If there is a minor note of discord in the novel, it lies in the use of newspaper articles and inflammatory headlines to tell a crucial part of the story. While impersonating the hackneyed style of tabloid writers – “Pervy Pasha’s twin sister engineered sex trysts with home secretary’s son” – Shamsie runs the risk of sounding hackneyed herself, like an impressionist trying just a little too hard. But this scarcely detracts from her remarkable skills as a storyteller, one who never allows the rhetoric to turn into sermonising. Her characters are multifaceted, their actions unpredictable, particularly in the latter stages of the novel when Parvaiz’s decisions threaten harm for all.

Figures of authority are frequently shown in a sympathetic light, their own moral dilemmas on display, and in doing so, she avoids cliché. Such authorial decisions turn Home Fire into a provocative work which will inspire the admiration of many but may at the same time infuriate readers expecting a more black and white depiction of terrorists versus non-terrorists, Muslims versus non-Muslims, the role of the state versus the rights of the civilian. It takes a brave writer to tackle these subjects in such a nuanced fashion and a fearless one to recognise that there is enough blame for all parties.

Did Kamila Shamsie predict the rise of Sajid Javid?

Home Fire has among its characters a man called Karamat Lone: Britain’s home secretary and child of working-class Pakistani Muslim migrants, who makes his fortune in the corporate world before becoming a Tory MP. People say that Ms Shamsie has predicted the rise of Sajid Javid, Britain’s current Home Secretary as he has a striking similarity with the character named Karamat Lone. Interestingly, Mr Javid is the son of a bus driver Abdul Ghani. Mr Javid read economics and politics at Exeter, the first in his family to graduate. At 25, he became the youngest vice-president at Chase Manhattan Bank. His reputation for success led him to be headhunted by Deutsche Bank where, as the head of credit trading, he earned £3m.
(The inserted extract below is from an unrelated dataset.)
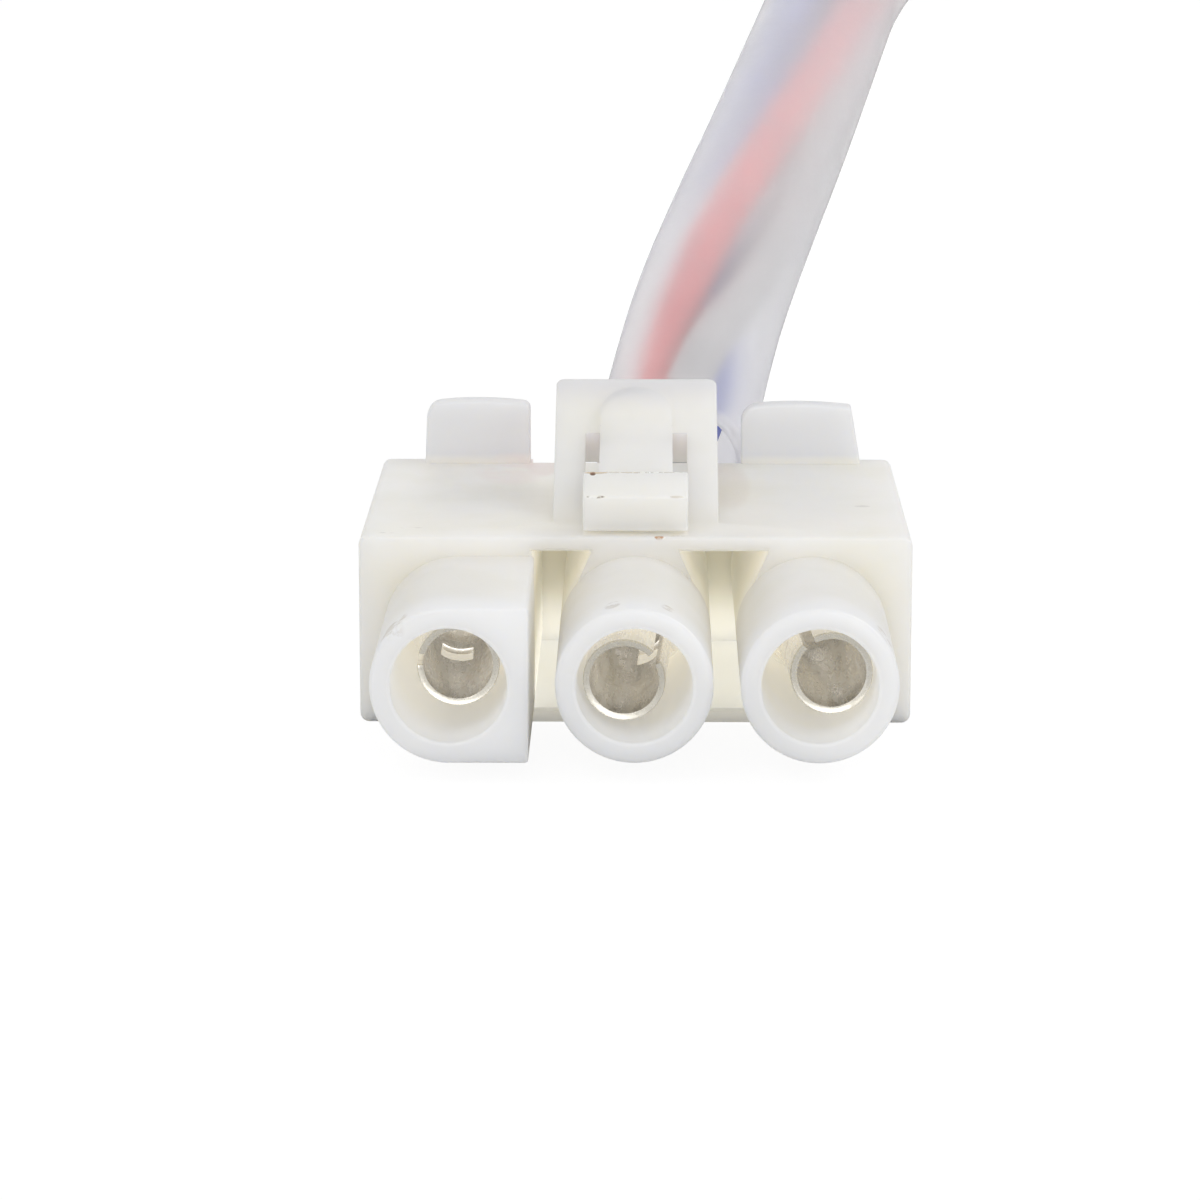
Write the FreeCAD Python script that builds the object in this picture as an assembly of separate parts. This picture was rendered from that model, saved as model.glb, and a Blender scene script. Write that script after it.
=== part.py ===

Commenting on this, Ms Shamsie writes:

“If it had been just a few years earlier, I probably would have moved on to another idea. But it was the summer of 2015 and the political landscape of Britain included three children of Pakistani-British bus drivers: Sajid Javid, Sadiq Khan and Sayeeda Warsi, all in their mid-40s, young enough and prominent enough to make you wonder how far any one of them might progress in a few years. The novelist in me couldn’t help but think that a certain kind of narrative logic demanded that if you have three very different people from an unusually similar background occupying the same field, at least one of them must go very far; the feminist in me suspected it wouldn’t be the woman. So, you could say that while Karamat Lone is a product of my imagination, I wouldn’t have been able to imagine him if I hadn’t first looked at that trio of politicians and believed that one of them might one day occupy one of the highest political offices in the land.”